If we did not have that spirit, the “gospel of the kingdom” would not be “preached in all the world for a witness.” (Matt. 24:14) However, because the saints of God at this time desire to shine as “lights in the world,” the proclamation of the message of the kingdom, in its clarity, goes out. Through the printed page, radio, television, the Internet, YouTube, and many other forms of electronic media, the Truth reaches nearly every corner of the globe. This has all been possible because of those who continue to shine forth as lights, both individually and cooperatively.


In verse 16 of our lesson, Paul urges the brethren at Philippi to hold forth “the word of life” so that he could rejoice, knowing that his labors on their behalf had not been in vain. We are to preach the word of life, the apostle says, not man-made creeds, theories, human traditions, or unsupported conclusions. The word of life is God’s Word of Truth. (John 17:17) We are to hold forth his Word just as we would give a cup of cold water to a thirsty soul. Let us proclaim the message of the kingdom to the people of the land, knowing that a few, here and there, are thirsting for it.
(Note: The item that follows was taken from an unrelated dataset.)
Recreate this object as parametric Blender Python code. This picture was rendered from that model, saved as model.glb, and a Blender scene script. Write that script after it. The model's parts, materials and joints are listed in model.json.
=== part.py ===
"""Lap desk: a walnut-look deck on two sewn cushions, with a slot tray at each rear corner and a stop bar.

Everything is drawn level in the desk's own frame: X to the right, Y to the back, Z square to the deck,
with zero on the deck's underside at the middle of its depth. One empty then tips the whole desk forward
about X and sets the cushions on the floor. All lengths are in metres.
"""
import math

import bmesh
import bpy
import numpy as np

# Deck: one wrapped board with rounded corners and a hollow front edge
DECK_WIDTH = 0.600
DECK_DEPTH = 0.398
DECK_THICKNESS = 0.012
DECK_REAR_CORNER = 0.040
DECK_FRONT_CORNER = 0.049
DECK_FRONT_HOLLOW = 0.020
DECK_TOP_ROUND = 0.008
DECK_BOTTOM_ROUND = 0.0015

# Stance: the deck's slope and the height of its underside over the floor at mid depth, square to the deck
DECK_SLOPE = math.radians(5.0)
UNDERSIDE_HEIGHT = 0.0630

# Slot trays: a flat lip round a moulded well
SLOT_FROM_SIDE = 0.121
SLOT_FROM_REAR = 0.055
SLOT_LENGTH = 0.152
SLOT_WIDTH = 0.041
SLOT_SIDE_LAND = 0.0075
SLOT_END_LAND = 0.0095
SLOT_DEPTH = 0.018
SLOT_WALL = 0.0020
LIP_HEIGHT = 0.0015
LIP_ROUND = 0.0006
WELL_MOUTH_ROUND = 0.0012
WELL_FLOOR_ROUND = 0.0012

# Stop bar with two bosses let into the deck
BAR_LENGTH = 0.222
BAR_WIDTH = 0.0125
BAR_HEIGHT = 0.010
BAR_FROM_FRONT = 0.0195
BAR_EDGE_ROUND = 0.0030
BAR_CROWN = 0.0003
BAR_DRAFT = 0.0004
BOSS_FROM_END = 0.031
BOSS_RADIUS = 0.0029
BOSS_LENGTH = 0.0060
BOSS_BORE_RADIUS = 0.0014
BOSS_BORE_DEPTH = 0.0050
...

The apostle also refers to “the day of Christ.” That day, we believe, does not refer to the Gospel Age, but to the coming Messianic Age, or kingdom. If we are faithful in holding forth the word of life now, we will be able to rejoice with Paul in the day of Christ’s kingdom. It will be in that day when those on earth and those who now sleep in death in their graves will be fully enlightened, and “confess that Jesus Christ is Lord, to the glory of God the Father.” Paul rejoiced at the faithfulness of this small group of brethren in Philippi, and we rejoice now in the opportunities we have to give a word of comfort to a hearing ear, but how much greater this joy will be in the kingdom, when all shall know God, “from the least to the greatest.”—Heb. 8:11


Verses 19-24 read: “I trust in the Lord Jesus to send Timotheus shortly unto you, that I also may be of good comfort, when I know your state. For I have no man likeminded, who will naturally care for your state. For all seek their own, not the things which are Jesus Christ’s. But ye know the proof of him, that, as a son with the father, he hath served with me in the gospel. Him therefore I hope to send presently, so soon as I shall see how it will go with me. But I trust in the Lord that I also myself shall come shortly.”

These words are a heartfelt reminder of what the Master said concerning the work of preaching the Gospel: “The harvest truly is great, but the labourers are few.” (Luke 10:2) Years later, the Apostle Paul looked to see whom he could send to encourage the brethren at Philippi. He lamented that most were only looking out for themselves, not the things of Jesus Christ. Timothy was an exception. Paul could depend on faithful Timothy, ever willing and glad to serve the Lord. Here is a lesson for us. As it was in Jesus’ day, and in the days of the apostles, so it is now. Laborers in the harvest are few, but if we are willing to sacrifice ourselves in his service, the Lord assures an overflowing blessing.


Verses 25-30, the final portion of our lesson, read as follows from The Amplified Bible: “I thought it necessary to send Epaphroditus back to you. He has been my brother and companion in labor and my fellow soldier, as well as having come as your special messenger and minister to my need. For he has been … longing for you all and has been distressed because you had heard that he was ill. He certainly was ill too, near to death. But God had compassion on him, and not only on him but also on me, lest I should have sorrow over him coming upon sorrow. So I have sent him the more willingly and eagerly, that you may be gladdened at seeing him again, and that I may be the less disquieted. Welcome him home then in the Lord with all joy, and honor and highly appreciate men like him. For it was through working for Christ that he came so near death, risking his very life to complete the deficiencies in your service to me which distance prevented you yourselves from rendering.”

Surely, this was a sweet expression of appreciation. The meaning of the name Epaphroditus is “lovely,” and he was indeed lovely in his character likeness to Christ. He endured much in order to serve the Lord, risking even life itself to perform the service entrusted to him. He was serving the Apostle Paul, and he was serving the brethren at Philippi. Actually, however, we are told he was working for Christ. Similarly, everything we do for the brethren we are assured by Scripture is actually serving the Lord. When we serve one of the least of his little ones, and he accepts our service, it is counted as having been done unto him.—Matt. 25:40

We do not know how Epaphroditus hazarded his life in carrying out the opportunity that was given to him. All we know is that he did it gladly, graciously, and based on love. Let us, therefore, be like Epaphroditus in our service to the Lord, the truth, and the brethren. Let us serve in a loving, unselfish, and humble way. Whether it be in little things or in bigger things, may all our service be “of one accord, of one mind”—in Christ Jesus.